Cardiovascular disease remains the number one cause of death in the United States. While cholesterol has been implicated as a causal agent for this disease, it has been found that total cholesterol levels were found to be inadequate for predicting coronary heart disease (CHD.)
According to a recent article in Clinical Lab Products, researchers discovered that cholesterol was partitioned into several fractions based on density, which led to the recognition that a patient’s level of high-density lipoproteins (HDLs) is inversely proportional to the development of CHD, while the level of low-density lipoproteins (LDLs) is directly correlated to CHD. This has led to the development of methods for the routine assessment of HDL cholesterol, and the calculation of LDL cholesterol based on the Friedewald equation.
Since its discovery in 1963, Lipoprotein(a), Lp(a), has been identified as a risk factor for atherosclerotic diseases such as CHD and stroke.

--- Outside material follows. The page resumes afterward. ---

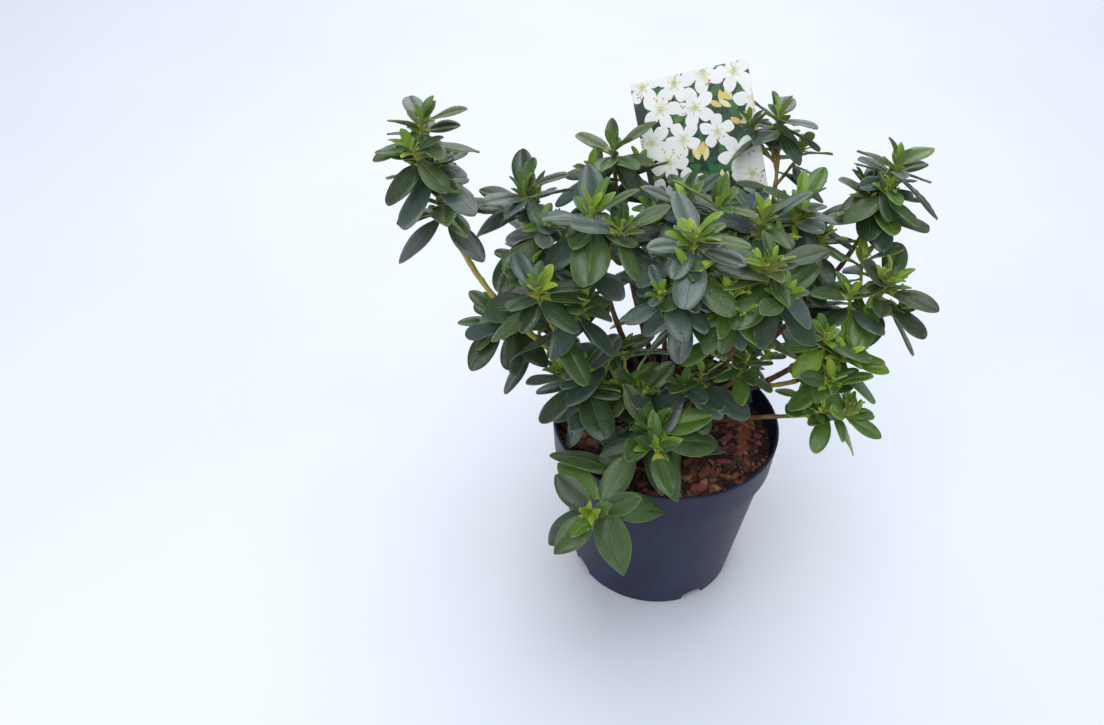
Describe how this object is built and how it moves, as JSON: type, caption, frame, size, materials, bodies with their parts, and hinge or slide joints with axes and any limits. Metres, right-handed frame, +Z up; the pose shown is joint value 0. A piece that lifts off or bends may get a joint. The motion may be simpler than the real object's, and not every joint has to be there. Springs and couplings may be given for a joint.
{
  "type": "potted azalea shrub",
  "caption": "Young evergreen azalea shrub growing in a round plastic nursery pot, with whorled leafy heads on branching limbs and a picture tag, for a patio or for planting out.",
  "frame": {"origin": "middle of the flat underside of the pot, on the surface that it stands on", "axes": "+Z up along the pot's axis, -Y to the plant's front, as it is seen in the picture, +X to its right"},
  "size_m": [0.3482, 0.2523, 0.3462],
  "materials": {
    "pot": "thermoformed recycled polypropylene, dark slate, matt with faint dust",
    "potting_mix": "moist peat with red-brown bark chips and fibres",
    "bark": "thin reddish-brown bark, yellow-green on the youngest shoots",
    "foliage": "leathery evergreen leaves, satin, dusty blue-green above and lime where young",
    "tag": "glossy printed polystyrene card on a plain stake"
  },
  "bodies": {
    "root": {"pot": "pot", "potting_mix": "potting_mix", "trunk": "bark", "plant_tag": "tag", "bough_crown_centre": "bark", "bough_crown_front": "bark", "bough_left_top": "bark", "bough_tall_left": "bark", "bough_left_outer": "bark", "bough_left_front": "bark", "bough_back_left_top": "bark", "bough_back_top": "bark", "bough_right_front": "bark", "bough_right_top": "bark", "bough_tall_right": "bark", "bough_right_upper": "bark", "bough_back_right_top": "bark", "bough_inner_left_top": "bark", "bough_inner_right_top": "bark", "bough_far_right": "bark", "bough_low_right": "bark", "bough_lowest_right": "bark", "bough_inner_right": "bark", "bough_inner_centre": "bark", "bough_front": "bark", "bough_front_hanging": "bark", "bough_low_left": "bark", "bough_inner_left": "bark", "bough_far_left": "bark", "bough_back_left": "bark", "bough_back_centre": "bark", "bough_back_right": "bark", "foliage_crown_centre": "foliage", "foliage_crown_front": "foliage", "foliage_left_top": "foliage", "foliage_tall_left": "foliage", "foliage_left_outer": "foliage", "foliage_left_front": "foliage", "foliage_back_left_top": "foliage", "foliage_back_top": "foliage", "foliage_right_front": "foliage", "foliage_right_top": "foliage", "foliage_tall_right": "foliage", "foliage_right_upper": "foliage", "foliage_back_right_top": "foliage", "foliage_inner_left_top": "foliage", "foliage_inner_right_top": "foliage", "foliage_far_right": "foliage", "foliage_low_right": "foliage", "foliage_lowest_right": "foliage", "foliage_inner_right": "foliage", "foliage_inner_centre": "foliage", "foliage_front": "foliage", "foliage_front_hanging": "foliage", "foliage_low_left": "foliage", "foliage_inner_left": "foliage", "foliage_far_left": "foliage", "foliage_back_left": "foliage", "foliage_back_centre": "foliage", "foliage_back_right": "foliage"}
  },
  "joints": []
}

The article discusses several different testing approaches for Lp(a) in a patient sample, including immunoassay, electrophoresis, and ultracentrifugation.
Electrophoresis measures the cholesterol content. “Lp(a) migrates between VLDL and LDL on agarose gel,” says John O’Keefe, division manager for electrophoresis and immunodiagnostics at Helena Laboratories, Beaumont, Tex. “Users of Helena’s Spife system can determine the cholesterol content of HDL, LDL, VLDL, and Lp(a).”

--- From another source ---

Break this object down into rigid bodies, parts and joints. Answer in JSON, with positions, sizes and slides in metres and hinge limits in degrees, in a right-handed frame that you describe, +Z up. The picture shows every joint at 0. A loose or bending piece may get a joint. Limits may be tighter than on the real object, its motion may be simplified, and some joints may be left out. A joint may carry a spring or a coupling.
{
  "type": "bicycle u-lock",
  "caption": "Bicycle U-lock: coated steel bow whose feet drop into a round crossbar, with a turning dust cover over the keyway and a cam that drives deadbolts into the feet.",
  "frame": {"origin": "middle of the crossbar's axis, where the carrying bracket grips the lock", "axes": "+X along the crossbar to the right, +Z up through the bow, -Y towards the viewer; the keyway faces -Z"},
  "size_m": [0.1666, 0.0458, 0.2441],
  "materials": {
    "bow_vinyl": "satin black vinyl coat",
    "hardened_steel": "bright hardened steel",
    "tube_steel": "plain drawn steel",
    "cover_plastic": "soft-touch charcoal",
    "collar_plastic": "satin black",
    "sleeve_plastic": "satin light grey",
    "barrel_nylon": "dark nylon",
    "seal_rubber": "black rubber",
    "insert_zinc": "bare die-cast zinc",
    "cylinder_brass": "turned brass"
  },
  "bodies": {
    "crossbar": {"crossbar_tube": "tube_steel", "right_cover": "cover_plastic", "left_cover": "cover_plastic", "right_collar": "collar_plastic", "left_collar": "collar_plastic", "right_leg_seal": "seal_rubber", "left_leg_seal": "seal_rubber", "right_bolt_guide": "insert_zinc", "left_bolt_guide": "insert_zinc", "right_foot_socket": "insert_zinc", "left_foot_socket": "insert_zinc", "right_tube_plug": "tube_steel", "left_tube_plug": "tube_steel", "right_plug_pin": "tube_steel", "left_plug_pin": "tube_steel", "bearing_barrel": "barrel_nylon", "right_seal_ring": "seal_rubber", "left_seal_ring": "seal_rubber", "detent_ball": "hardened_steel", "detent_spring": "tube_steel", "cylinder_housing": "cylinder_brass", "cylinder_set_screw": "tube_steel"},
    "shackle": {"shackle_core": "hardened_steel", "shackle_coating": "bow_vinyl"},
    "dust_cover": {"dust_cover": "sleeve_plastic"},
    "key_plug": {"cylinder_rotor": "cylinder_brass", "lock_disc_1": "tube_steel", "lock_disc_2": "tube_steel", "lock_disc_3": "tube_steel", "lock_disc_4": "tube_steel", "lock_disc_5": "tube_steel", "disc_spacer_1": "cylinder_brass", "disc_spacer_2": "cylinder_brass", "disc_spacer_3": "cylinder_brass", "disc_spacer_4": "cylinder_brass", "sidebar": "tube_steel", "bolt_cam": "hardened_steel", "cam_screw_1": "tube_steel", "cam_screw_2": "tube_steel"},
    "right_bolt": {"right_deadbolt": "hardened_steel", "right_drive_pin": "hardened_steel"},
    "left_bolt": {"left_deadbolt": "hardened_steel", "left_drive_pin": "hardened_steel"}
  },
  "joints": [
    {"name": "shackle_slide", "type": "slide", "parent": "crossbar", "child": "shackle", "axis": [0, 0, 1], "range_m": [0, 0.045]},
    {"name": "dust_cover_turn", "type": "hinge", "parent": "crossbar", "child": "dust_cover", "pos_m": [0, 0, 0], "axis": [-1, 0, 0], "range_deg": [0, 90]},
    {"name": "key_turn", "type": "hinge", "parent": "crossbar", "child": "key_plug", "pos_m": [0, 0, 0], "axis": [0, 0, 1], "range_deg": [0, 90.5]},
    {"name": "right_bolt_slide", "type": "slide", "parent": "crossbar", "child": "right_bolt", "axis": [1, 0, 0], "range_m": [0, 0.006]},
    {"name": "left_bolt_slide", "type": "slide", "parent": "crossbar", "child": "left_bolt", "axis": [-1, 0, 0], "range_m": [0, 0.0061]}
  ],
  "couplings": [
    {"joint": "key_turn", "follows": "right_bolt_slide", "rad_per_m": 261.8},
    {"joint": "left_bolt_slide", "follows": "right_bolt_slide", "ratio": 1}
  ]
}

Mayo Clinic in Rochester, Minn, uses Helena’s Spife system for the determination of Lp(a) levels.
According to Leslie Donato, Ph.D., co-director for cardiovascular laboratory medicine and for hospital clinical laboratory and point of care testing at the Mayo Clinic, “In conjunction with nuclear magnetic resonance (NMR), we can perform a comprehensive lipid profile."